La paradoja es que este país, con su historia de autoritarismo civil, parecía haber encontrado en la transición democrática un camino para construir policías profesionales, con mando civil, con formación comunitaria. Pero lo que se impuso fue lo contrario: la renuncia de la clase política a construir instituciones civiles y la entrega cada vez mayor de funciones al Ejército. Hoy, las Fuerzas Armadas no sólo están a cargo de la seguridad pública. Son administradores de aduanas, constructores de aeropuertos, operadores de puertos, empresarios turísticos, custodios de carreteras.
Con tal de controlar el poder efectivo, los mandos castrenses se hacen de la vista gorda cuando en el Senado de la República se lleva a cabo una sesión solemne para conmemorar el asalto guerrillero al Cuartel Madera, en septiembre de 1965, hecho que le dio nombre a la Liga Comunista 23 de Septiembre, un acto de violencia política que, por más justiciero que se pretendiera, no puede ser parte de la memoria heroica de una democracia constitucional. Pero los actuales mandos militares no se sienten afrentados, mientras tengan los negocios jugosos que les otorga su papel de gestores de megaproyectos y de tareas sustanciales de la administración pública, como puertos, aduanas, aeropuertos y demás sitios donde haya posibilidades de captura de rentas.
En esa medida, las Fuerzas Armadas han dejado de ser un instrumento subordinado al poder civil para convertirse en un actor con intereses propios. La “territorialización casa por casa” en Coyoacán es apenas una anécdota que muestra hasta qué punto hemos normalizado lo que debería resultarnos intolerable.
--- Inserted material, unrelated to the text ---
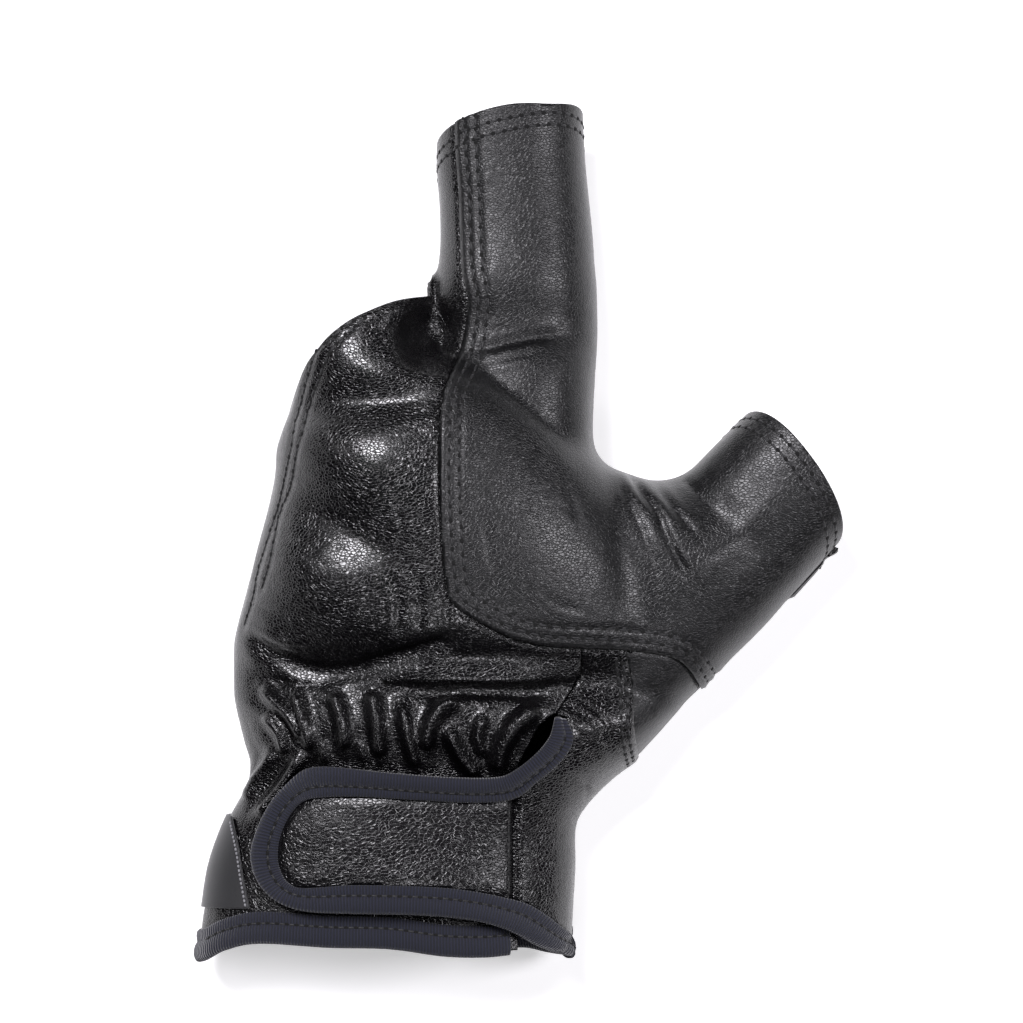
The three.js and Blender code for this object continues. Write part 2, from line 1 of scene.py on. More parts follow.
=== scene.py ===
# %% [markdown]
# # A leather bow glove
# The glove lies palm down, as if a hand still filled it. Its leather panels meet in sewn seams, so every
# panel here is cut from one smooth skin, as a glove maker cuts them from a hide and sews them back together.
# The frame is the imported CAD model. Each piece below takes the place of one or more of its nodes.

import math

import bmesh
import bpy
import numpy as np
from mathutils import Matrix, Vector
from mathutils.bvhtree import BVHTree


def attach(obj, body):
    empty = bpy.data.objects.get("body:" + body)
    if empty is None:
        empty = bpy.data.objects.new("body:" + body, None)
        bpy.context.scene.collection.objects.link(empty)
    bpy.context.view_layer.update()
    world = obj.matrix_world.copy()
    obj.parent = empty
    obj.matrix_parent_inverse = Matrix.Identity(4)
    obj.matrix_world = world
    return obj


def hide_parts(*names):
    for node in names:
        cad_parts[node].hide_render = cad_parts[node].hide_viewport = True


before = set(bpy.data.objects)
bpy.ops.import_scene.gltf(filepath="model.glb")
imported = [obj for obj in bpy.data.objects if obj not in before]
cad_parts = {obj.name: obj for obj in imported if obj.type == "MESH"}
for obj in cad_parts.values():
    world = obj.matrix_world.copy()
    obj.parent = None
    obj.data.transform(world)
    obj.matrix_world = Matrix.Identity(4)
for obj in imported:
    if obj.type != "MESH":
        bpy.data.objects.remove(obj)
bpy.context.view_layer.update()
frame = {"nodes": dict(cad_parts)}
MM = 0.001  # the leather is worked in millimetres and turned into metres when a piece is finished
print("nodes:", ", ".join(frame["nodes"]))

# %% [markdown]
# ## The shape of the hand
# A stuffed glove is a set of soft tubes. The tables give each tube's left and right edge and its highest
# point at places along it, and are the same as the CAD model's. A smooth curve through the rows gives the
# section anywhere. Lofting is chosen because the tables can be compared with the object row by row.

# %% Sections of the hand, the cuff and the two sleeves
PALM_LENGTH, PALM_WIDTH, PALM_DEPTH = 133, 84, 38
WRIST_WIDTH, WRIST_DEPTH = 75, 30
KNUCKLE_AT, INDEX_LENGTH, INDEX_WIDTH, INDEX_DEPTH = 26, 60, 31, 26
THUMB_ROOT, THUMB_HEADING = np.array([24.7, -18.5]), math.radians(43.5)
THUMB_LENGTH, THUMB_WIDTH, THUMB_DEPTH = 48, 33, 27
LEATHER, SEAM_HEIGHT, REST_DEPTH = 1.2, 13, 2
PAD_THICKNESS, PAD_GAP = 0.9, 0.45
STRAP_LIFT = LEATHER + 2 * PAD_THICKNESS + 3 * PAD_GAP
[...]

Que los marinos anden por las calles en uniforme de campaña y con rifles de asalto no es un detalle folclórico: es la representación viva de un Estado que confunde la seguridad con la intimidación, la ciudadanía con la sospecha, el espacio público con el teatro de operaciones.
La militarización no llegó con la Cuarta Transformación, pero bajo este Gobierno ha alcanzado un punto de no retorno. Y si las élites políticas locales, como en Coyoacán, también la reproducen con entusiasmo, el mensaje es claro: estamos ante una democracia que ya no se piensa como civil, sino como militarizada. Y eso es, ni más ni menos, la carcoma que corroe las bases de la democracia constitucional.
De esto trata también el número tres de la Revista El Diluvio, dedicado a la violencia como riesgo para la democracia. En sus páginas publicó un ensayo sobre el avance militarista, sobre cómo el lenguaje de la guerra, el despliegue de uniformes y la captura de rentas por las Fuerzas Armadas se han convertido en parte estructural del régimen. No es un tema menor ni pasajero: es la advertencia de que la democracia mexicana está siendo minada desde sus cimientos por un poder que, lejos de estar subordinado, se ha vuelto autónomo, expansivo y voraz.